Desidero pertanto esprimere il mio apprezzamento e incoraggiamento per l’iniziativa
del fondo di solidarietà denominato "Prestito della speranza", che avrà proprio domenica
prossima un momento di partecipazione corale nella colletta nazionale, che costituisce
la base del fondo stesso. Questa rinnovata richiesta di generosità, che si aggiunge
alle tante iniziative indette da numerose Diocesi, evocando il gesto della colletta
promossa dall’apostolo Paolo a favore della Chiesa di Gerusalemme, è una eloquente
testimonianza della condivisione dei pesi gli uni degli altri. In un momento di difficoltà,
che colpisce in modo particolare quanti hanno perduto il lavoro, ciò diventa un vero
atto di culto che nasce dalla carità suscitata dallo Spirito del Risorto nel cuore
dei credenti.

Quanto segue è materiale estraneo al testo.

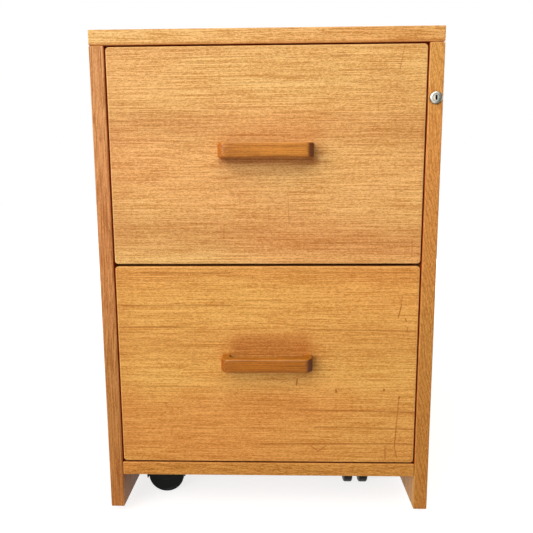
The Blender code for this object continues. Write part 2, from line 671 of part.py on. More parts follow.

È un annuncio eloquente della conversione interiore generata dal Vangelo
e una manifestazione toccante della comunione ecclesiale. Una forma
essenziale di carità su cui le Chiese in Italia sono vivamente impegnate è anche quella
intellettuale. Ne è un esempio significativo l’impegno per la promozione di una diffusa
mentalità a favore della vita in ogni suo aspetto e momento, con un’attenzione particolare
a quella segnata da condizioni di grande fragilità e precarietà. Tale impegno è ben
testimoniato dal manifesto "Liberi per vivere. Amare la vita fino alla fine", che
vede il laicato cattolico italiano concorde nell’operare affinché non manchi nel Paese
la coscienza della piena verità sull’uomo e la promozione dell’autentico bene delle
persone e della società. I "sì" e i "no" che vi si trovano espressi disegnano i contorni
di una vera azione educativa e sono espressione di un amore forte e concreto per ogni
persona. Il pensiero torna dunque al tema centrale della vostra assemblea - il compito
urgente dell’educazione - che esige il radicamento nella Parola di Dio e il discernimento
spirituale, la progettualità culturale e sociale, la testimonianza dell’unità e della
gratuità. Carissimi Confratelli, pochi giorni appena ci separano
dalla solennità di Pentecoste, in cui celebreremo il dono dello Spirito che abbatte
le frontiere e apre alla comprensione della verità tutta intera. Invochiamo il Consolatore
che non abbandona chi a Lui si rivolge, affidandoGli il cammino della Chiesa in Italia
e ogni persona che vive in questo amatissimo Paese. Venga su tutti noi lo Spirito
di vita e accenda i nostri cuori col fuoco del suo infinito amore. Di
cuore benedico voi e le vostre comunità!